> Instructions to follow
Write out the listing in full, matching it word for word.
+ + + + +
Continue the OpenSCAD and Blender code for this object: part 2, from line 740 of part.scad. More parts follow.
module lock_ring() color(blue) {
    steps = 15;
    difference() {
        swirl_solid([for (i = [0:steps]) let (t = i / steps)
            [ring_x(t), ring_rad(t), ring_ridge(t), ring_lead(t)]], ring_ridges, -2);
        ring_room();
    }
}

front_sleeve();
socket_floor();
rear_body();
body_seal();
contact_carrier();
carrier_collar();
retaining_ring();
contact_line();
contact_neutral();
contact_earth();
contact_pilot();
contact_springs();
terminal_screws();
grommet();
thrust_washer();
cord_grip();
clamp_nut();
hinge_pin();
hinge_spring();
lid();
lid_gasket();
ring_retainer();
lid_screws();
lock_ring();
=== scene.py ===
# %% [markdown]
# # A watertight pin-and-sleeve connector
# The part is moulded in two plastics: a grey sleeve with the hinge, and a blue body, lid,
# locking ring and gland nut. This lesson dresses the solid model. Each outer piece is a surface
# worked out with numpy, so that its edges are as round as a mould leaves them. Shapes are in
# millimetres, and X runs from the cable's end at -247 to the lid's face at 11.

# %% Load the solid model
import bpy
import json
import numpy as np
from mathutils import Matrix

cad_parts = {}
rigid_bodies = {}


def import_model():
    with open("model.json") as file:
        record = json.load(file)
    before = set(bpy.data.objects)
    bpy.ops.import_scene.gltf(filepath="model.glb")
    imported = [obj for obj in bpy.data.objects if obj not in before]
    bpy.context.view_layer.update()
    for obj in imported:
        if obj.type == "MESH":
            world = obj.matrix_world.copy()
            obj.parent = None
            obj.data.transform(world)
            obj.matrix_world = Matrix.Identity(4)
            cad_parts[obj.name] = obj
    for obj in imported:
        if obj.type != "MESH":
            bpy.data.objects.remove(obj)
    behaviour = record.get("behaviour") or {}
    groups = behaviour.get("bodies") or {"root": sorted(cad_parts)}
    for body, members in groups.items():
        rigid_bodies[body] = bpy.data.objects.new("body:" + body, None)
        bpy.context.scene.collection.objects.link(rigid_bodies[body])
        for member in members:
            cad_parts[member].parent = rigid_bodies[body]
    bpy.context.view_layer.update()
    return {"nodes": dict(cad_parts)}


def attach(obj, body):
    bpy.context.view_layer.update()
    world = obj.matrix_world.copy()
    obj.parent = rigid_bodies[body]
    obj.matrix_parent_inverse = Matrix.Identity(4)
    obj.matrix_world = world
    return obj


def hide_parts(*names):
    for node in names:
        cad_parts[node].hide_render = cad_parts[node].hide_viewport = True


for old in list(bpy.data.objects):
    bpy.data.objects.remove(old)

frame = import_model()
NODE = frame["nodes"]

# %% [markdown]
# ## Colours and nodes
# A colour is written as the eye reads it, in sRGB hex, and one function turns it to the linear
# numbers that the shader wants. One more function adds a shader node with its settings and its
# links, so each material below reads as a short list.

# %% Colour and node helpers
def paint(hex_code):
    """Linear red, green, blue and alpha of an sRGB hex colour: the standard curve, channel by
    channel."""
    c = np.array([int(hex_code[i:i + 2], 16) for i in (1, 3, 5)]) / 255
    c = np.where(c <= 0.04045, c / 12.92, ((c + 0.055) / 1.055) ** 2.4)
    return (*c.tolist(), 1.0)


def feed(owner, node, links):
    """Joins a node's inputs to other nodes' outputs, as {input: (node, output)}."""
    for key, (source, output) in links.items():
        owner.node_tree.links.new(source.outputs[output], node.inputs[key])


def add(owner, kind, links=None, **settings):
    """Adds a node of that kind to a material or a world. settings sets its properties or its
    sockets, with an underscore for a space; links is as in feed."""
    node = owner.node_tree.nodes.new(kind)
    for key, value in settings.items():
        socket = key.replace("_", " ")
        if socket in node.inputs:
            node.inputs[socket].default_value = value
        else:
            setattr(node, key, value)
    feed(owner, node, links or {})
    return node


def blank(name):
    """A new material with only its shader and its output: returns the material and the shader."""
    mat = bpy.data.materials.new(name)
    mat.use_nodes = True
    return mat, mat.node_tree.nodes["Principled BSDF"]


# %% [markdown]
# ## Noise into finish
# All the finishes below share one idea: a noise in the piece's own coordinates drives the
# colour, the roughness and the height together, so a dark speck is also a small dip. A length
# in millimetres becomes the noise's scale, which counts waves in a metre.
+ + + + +
> Solution to this problem
Continue the OpenSCAD and Blender code for this object: part 2, from line 740 of part.scad. More parts follow.
module lock_ring() color(blue) {
    steps = 15;
    difference() {
        swirl_solid([for (i = [0:steps]) let (t = i / steps)
            [ring_x(t), ring_rad(t), ring_ridge(t), ring_lead(t)]], ring_ridges, -2);
        ring_room();
    }
}

front_sleeve();
socket_floor();
rear_body();
body_seal();
contact_carrier();
carrier_collar();
retaining_ring();
contact_line();
contact_neutral();
contact_earth();
contact_pilot();
contact_springs();
terminal_screws();
grommet();
thrust_washer();
cord_grip();
clamp_nut();
hinge_pin();
hinge_spring();
lid();
lid_gasket();
ring_retainer();
lid_screws();
lock_ring();
=== scene.py ===
# %% [markdown]
# # A watertight pin-and-sleeve connector
# The part is moulded in two plastics: a grey sleeve with the hinge, and a blue body, lid,
# locking ring and gland nut. This lesson dresses the solid model. Each outer piece is a surface
# worked out with numpy, so that its edges are as round as a mould leaves them. Shapes are in
# millimetres, and X runs from the cable's end at -247 to the lid's face at 11.

# %% Load the solid model
import bpy
import json
import numpy as np
from mathutils import Matrix

cad_parts = {}
rigid_bodies = {}


def import_model():
    with open("model.json") as file:
        record = json.load(file)
    before = set(bpy.data.objects)
    bpy.ops.import_scene.gltf(filepath="model.glb")
    imported = [obj for obj in bpy.data.objects if obj not in before]
    bpy.context.view_layer.update()
    for obj in imported:
        if obj.type == "MESH":
            world = obj.matrix_world.copy()
            obj.parent = None
            obj.data.transform(world)
            obj.matrix_world = Matrix.Identity(4)
            cad_parts[obj.name] = obj
    for obj in imported:
        if obj.type != "MESH":
            bpy.data.objects.remove(obj)
    behaviour = record.get("behaviour") or {}
    groups = behaviour.get("bodies") or {"root": sorted(cad_parts)}
    for body, members in groups.items():
        rigid_bodies[body] = bpy.data.objects.new("body:" + body, None)
        bpy.context.scene.collection.objects.link(rigid_bodies[body])
        for member in members:
            cad_parts[member].parent = rigid_bodies[body]
    bpy.context.view_layer.update()
    return {"nodes": dict(cad_parts)}


def attach(obj, body):
    bpy.context.view_layer.update()
    world = obj.matrix_world.copy()
    obj.parent = rigid_bodies[body]
    obj.matrix_parent_inverse = Matrix.Identity(4)
    obj.matrix_world = world
    return obj


def hide_parts(*names):
    for node in names:
        cad_parts[node].hide_render = cad_parts[node].hide_viewport = True


for old in list(bpy.data.objects):
    bpy.data.objects.remove(old)

frame = import_model()
NODE = frame["nodes"]

# %% [markdown]
# ## Colours and nodes
# A colour is written as the eye reads it, in sRGB hex, and one function turns it to the linear
# numbers that the shader wants. One more function adds a shader node with its settings and its
# links, so each material below reads as a short list.

# %% Colour and node helpers
def paint(hex_code):
    """Linear red, green, blue and alpha of an sRGB hex colour: the standard curve, channel by
    channel."""
    c = np.array([int(hex_code[i:i + 2], 16) for i in (1, 3, 5)]) / 255
    c = np.where(c <= 0.04045, c / 12.92, ((c + 0.055) / 1.055) ** 2.4)
    return (*c.tolist(), 1.0)


def feed(owner, node, links):
    """Joins a node's inputs to other nodes' outputs, as {input: (node, output)}."""
    for key, (source, output) in links.items():
        owner.node_tree.links.new(source.outputs[output], node.inputs[key])


def add(owner, kind, links=None, **settings):
    """Adds a node of that kind to a material or a world. settings sets its properties or its
    sockets, with an underscore for a space; links is as in feed."""
    node = owner.node_tree.nodes.new(kind)
    for key, value in settings.items():
        socket = key.replace("_", " ")
        if socket in node.inputs:
            node.inputs[socket].default_value = value
        else:
            setattr(node, key, value)
    feed(owner, node, links or {})
    return node


def blank(name):
    """A new material with only its shader and its output: returns the material and the shader."""
    mat = bpy.data.materials.new(name)
    mat.use_nodes = True
    return mat, mat.node_tree.nodes["Principled BSDF"]


# %% [markdown]
# ## Noise into finish
# All the finishes below share one idea: a noise in the piece's own coordinates drives the
# colour, the roughness and the height together, so a dark speck is also a small dip. A length
# in millimetres becomes the noise's scale, which counts waves in a metre.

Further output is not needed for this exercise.